In the 19th century and at the beginning of the 20th century, it was such people as Friedrich von Gärtner, Adelbert Niemeyer, Josef Wackerle and Wolfgang von Wersin who continued to promote the manufactory's renown even through financially difficult times. From 1888, Porzellan Manufaktur Nymphenburg was managed and rebuilt as an ordinary partnership by the Bäuml family until it was transferred to the Wittelsbacher Ausgleichfonds (Equalising Fund) in 1975. Since then, the manufactory has once again been under the patronage of the Bavarian royal family with S.K.H Duke Franz von Bayern as the head of the house of Wittelsbach.

In the spirit of the company's beginnings, it is again internationally recognised designers and artists who are today shaping its profile: Barnaby Barford, Konstantin Grcic, Hella Jongerius, Reed Kram und Clemens Weisshaar, Gustavo Lins, Ted Muehling, Khashayar Naimanan and others have in recent years presented pioneering creations for contemporary porcelain design.

As one of the last, Porzellan Manufaktur Nymphenburg still produces each individual item by hand. A fact that is appreciated by experts and collectors alike, but "the amazement of customers who are told that delivery of a four-part service will take two years shows how far removed we have become from the appreciation of artistic work and craftsmanship" (Karl Spengler, Die schönste Botschaft Bayerns an die Welt, Munich 1954, P. 9).
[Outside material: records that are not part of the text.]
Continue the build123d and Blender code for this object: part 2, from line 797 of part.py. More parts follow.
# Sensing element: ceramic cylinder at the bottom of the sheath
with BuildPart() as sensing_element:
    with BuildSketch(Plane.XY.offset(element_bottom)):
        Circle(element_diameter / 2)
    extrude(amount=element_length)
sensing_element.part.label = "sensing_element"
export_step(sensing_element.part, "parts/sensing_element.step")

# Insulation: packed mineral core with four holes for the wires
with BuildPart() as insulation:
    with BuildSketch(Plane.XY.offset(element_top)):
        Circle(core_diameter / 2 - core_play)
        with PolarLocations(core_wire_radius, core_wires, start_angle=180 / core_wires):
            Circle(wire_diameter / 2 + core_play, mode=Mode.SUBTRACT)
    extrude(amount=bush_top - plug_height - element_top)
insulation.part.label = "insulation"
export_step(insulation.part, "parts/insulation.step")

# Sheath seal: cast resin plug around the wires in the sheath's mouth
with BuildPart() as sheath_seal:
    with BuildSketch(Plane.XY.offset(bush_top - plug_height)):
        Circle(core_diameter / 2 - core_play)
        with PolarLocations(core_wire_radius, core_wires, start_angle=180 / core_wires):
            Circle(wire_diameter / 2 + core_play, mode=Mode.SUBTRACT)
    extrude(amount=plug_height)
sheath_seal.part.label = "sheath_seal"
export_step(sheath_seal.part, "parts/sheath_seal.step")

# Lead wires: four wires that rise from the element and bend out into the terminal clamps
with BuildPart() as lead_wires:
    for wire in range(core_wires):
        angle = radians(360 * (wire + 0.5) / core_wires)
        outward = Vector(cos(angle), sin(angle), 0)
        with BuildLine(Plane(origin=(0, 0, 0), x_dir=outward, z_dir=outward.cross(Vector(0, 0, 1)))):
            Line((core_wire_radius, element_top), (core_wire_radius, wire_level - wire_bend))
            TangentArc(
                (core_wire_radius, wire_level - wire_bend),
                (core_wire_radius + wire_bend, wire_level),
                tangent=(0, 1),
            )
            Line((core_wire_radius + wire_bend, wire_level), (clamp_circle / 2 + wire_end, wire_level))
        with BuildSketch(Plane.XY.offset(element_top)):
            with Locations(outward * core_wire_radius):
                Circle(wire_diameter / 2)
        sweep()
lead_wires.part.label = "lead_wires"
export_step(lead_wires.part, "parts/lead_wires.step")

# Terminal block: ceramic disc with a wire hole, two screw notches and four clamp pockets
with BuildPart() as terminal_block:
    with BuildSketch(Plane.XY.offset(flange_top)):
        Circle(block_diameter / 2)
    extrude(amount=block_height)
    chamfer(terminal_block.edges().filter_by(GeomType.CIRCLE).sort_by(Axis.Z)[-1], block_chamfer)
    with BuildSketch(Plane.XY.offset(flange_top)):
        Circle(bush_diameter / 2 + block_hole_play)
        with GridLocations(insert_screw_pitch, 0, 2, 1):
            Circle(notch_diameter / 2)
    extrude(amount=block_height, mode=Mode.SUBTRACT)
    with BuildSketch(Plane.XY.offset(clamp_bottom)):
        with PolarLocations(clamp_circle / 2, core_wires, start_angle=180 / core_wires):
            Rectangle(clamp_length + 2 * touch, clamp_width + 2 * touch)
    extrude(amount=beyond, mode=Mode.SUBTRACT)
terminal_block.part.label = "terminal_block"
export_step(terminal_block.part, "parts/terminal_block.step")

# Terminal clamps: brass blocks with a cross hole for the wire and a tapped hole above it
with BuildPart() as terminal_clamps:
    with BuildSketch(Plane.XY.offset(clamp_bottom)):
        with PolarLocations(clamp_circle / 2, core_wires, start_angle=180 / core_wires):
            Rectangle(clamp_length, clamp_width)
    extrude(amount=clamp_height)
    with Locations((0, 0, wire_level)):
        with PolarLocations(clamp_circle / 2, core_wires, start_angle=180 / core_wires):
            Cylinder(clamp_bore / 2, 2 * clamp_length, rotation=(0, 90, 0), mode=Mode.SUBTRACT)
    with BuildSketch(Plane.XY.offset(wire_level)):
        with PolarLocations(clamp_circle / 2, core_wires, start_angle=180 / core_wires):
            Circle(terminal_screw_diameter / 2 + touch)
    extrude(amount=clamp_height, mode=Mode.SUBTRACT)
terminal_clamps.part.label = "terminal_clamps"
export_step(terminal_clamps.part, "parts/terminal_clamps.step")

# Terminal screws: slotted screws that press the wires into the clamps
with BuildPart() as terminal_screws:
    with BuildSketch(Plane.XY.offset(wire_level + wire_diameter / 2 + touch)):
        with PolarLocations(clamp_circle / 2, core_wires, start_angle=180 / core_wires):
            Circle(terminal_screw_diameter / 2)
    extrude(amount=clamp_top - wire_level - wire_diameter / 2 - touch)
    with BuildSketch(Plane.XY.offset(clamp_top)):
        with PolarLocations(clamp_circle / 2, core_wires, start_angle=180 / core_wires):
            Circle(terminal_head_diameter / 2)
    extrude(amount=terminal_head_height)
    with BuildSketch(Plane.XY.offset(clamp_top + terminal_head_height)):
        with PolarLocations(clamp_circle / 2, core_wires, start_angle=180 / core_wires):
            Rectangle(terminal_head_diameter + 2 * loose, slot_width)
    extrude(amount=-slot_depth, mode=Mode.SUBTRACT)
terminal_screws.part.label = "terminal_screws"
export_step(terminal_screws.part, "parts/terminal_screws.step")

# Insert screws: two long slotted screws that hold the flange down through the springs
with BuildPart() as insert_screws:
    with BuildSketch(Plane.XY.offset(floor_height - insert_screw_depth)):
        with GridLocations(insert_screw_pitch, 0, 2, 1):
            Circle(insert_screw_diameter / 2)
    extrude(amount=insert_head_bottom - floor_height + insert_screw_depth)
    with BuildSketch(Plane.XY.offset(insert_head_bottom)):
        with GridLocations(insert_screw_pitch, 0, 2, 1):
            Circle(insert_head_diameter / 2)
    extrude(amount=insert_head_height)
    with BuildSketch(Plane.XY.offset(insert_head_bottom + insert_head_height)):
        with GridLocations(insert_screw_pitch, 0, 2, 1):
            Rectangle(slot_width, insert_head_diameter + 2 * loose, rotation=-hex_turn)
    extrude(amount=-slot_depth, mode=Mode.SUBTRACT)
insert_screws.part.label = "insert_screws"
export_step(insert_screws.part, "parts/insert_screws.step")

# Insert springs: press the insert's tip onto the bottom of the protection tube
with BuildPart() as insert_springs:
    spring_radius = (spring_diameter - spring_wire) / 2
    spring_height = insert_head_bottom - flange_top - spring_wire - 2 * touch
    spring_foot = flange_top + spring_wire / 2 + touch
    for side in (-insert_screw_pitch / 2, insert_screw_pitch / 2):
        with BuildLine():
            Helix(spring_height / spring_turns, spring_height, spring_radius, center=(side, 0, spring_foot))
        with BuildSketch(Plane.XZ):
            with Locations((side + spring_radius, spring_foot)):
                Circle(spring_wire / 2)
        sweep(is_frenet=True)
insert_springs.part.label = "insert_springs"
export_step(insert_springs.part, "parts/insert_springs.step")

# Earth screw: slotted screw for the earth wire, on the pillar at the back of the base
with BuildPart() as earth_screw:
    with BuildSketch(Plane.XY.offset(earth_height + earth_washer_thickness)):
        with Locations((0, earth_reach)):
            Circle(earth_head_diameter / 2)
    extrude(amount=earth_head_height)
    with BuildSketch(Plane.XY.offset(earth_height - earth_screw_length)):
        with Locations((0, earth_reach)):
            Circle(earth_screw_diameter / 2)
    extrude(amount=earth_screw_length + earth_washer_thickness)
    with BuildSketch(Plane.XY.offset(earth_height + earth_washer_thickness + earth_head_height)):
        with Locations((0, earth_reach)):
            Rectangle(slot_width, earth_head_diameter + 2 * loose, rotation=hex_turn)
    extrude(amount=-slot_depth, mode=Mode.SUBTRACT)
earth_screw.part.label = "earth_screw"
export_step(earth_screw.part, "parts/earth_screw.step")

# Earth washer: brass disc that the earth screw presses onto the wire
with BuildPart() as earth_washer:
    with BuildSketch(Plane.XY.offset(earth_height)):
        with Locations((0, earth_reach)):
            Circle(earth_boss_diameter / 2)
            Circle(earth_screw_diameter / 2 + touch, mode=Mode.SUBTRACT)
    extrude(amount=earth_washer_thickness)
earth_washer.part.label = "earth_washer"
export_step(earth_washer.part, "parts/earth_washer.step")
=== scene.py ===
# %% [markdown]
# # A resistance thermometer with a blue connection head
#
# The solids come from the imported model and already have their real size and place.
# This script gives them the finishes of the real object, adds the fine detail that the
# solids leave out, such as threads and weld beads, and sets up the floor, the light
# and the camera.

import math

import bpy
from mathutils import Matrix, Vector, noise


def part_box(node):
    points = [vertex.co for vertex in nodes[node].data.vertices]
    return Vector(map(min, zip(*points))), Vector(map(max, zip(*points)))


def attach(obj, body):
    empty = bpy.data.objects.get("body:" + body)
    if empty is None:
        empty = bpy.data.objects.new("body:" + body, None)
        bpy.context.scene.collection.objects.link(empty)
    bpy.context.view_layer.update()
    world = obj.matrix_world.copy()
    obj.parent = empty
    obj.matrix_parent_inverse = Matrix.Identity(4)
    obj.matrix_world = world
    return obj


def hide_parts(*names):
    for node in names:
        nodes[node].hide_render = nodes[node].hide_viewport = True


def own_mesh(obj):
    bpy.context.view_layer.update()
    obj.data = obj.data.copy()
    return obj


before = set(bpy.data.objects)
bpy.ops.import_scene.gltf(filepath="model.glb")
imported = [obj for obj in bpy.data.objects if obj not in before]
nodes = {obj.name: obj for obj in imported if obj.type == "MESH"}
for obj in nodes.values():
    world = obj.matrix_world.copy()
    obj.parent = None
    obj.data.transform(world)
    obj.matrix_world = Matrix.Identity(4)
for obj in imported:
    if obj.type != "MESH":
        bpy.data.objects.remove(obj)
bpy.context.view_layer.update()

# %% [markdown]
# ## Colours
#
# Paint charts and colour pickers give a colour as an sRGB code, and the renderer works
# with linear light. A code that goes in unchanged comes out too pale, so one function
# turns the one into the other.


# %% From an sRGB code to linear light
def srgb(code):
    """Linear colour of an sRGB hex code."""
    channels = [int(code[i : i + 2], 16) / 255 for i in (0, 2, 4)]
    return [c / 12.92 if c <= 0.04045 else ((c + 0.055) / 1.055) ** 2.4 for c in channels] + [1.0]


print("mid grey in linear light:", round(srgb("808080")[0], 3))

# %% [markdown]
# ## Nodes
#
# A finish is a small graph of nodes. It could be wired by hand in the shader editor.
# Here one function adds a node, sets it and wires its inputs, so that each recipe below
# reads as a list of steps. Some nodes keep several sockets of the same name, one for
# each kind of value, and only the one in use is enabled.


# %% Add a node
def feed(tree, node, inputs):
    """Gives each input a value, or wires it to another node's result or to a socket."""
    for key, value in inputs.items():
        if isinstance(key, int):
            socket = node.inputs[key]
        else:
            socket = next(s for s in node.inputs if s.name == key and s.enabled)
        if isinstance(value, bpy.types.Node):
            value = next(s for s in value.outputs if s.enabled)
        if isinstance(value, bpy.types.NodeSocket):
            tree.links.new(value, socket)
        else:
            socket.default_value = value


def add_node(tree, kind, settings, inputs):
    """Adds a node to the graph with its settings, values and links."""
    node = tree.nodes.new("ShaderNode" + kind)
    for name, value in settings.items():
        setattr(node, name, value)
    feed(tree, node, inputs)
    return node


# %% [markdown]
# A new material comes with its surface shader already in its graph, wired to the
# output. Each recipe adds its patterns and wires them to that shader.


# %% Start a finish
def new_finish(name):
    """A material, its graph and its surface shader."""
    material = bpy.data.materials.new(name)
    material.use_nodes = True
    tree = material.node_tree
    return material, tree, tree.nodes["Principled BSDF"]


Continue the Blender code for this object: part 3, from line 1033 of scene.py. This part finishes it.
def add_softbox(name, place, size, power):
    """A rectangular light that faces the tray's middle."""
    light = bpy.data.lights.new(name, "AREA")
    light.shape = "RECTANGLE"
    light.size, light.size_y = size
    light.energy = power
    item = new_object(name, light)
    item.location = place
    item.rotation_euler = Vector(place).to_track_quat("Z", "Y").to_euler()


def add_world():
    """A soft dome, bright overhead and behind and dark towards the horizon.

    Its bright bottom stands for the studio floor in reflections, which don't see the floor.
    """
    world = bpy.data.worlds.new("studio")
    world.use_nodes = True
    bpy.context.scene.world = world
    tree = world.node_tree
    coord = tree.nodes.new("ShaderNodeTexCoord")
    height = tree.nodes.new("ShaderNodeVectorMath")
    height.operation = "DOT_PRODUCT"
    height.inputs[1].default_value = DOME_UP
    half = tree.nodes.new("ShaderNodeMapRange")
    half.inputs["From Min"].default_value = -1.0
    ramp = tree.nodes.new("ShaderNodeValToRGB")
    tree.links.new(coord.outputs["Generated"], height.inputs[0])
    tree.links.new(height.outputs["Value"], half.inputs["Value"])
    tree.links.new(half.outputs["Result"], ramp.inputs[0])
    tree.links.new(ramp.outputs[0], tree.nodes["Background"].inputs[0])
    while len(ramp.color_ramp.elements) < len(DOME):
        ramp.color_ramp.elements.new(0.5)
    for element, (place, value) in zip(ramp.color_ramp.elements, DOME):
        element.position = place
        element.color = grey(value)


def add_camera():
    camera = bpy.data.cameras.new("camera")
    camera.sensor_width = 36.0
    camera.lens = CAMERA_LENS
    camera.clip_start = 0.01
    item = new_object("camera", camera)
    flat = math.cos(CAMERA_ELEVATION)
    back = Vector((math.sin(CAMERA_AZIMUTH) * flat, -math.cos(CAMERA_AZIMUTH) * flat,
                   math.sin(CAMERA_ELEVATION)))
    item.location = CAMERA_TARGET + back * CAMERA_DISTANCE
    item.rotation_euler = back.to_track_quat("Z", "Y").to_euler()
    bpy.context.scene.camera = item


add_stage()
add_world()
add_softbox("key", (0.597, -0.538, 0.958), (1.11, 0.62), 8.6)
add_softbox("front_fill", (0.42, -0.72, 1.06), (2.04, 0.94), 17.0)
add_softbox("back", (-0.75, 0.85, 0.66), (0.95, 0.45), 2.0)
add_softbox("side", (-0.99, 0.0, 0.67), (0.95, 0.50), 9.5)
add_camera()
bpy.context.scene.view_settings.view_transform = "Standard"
Since its founding 260 years ago, Porzellan Manufaktur Nymphenburg has counted the international high aristocracy as well as embassies, churches and palaces in Germany and other countries among its customers. Its products have received many prizes and may be admired in the world's major design collections, e.g. the MoMA and the Cooper Hewitt National Design Museum in New York, the Stedelijk Museum Amsterdam, the Fondation Nationale in Paris, the Kunsthistorisches Museum Wien and the Neue Sammlung at the Pinakothek der Moderne in Munich.